I considered recalc as letting me know what was coming with while not 100% certainly at least in a general range and I don't want that. OTOH, with career development - and this is anecdotal and may be more evident because they are stars - I find star players with long productive careers seldom do that with career development set.

But yet another OTOH, some very short career players have been productive for ten years or more. Again, anecdotal, it seems career development lets shot career players do well longer but caps everyone at not doing well after age 32 or so.

Now maybe these anecdotal impressions are wrong, but assuming they're somewhere close to right, how would me using recalc every few years affect the situation?

1. It seems it would make it more likely that a player with a long productive career will have one in the game. But I don't want a guarantee. I just want a situation where it happens much of the time instead of (non statistical evaluation) never.

2. What happens to players who had productive careers cut short in five years due to injury? I kind of like career development because it often lets guys like this play ten years of so.

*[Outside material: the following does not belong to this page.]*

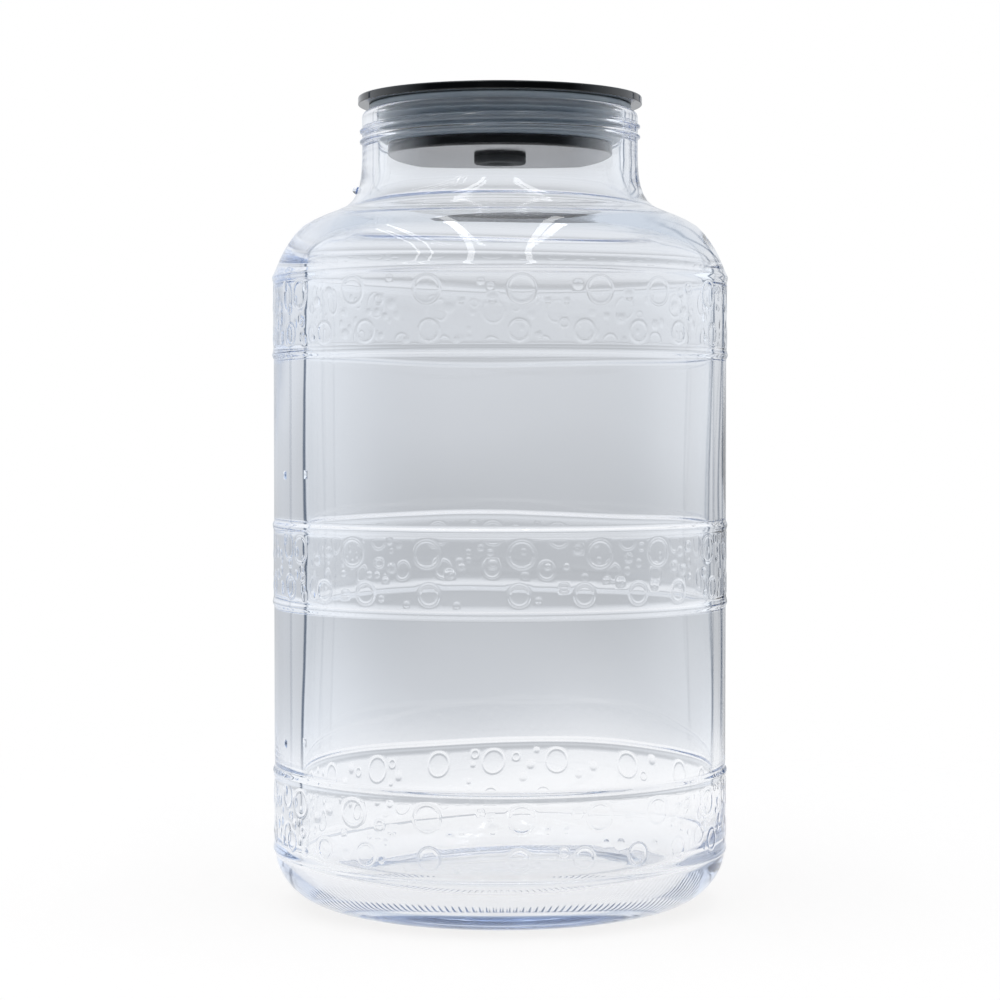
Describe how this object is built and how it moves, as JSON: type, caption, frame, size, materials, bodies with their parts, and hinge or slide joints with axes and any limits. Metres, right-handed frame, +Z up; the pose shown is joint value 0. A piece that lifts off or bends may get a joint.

What I'd like is a situation where guys who had their best years when they were "old" have a chance to do that but at the same time not hold short career guys who lost out due to severe injury to always stop producing even absent injury in the game.

Maybe its impossible....
You could try recalc with player development on. I use 3-year double weighted recalc (though I'm tempted to use 5-year double weighted recalc following an exchange I had with Garlon). I use the default settings for player development. I would imagine making it three or five years would make a player's career progression less predictable for you, but not 100% sure on that. With this setting, Ken Griffey Jr. was actually outplayed by his pops in my random debut league, and Jim Palmer was nowhere near the RL Jim Palmer. Most guys play out as you'd expect, but you do get some surprises.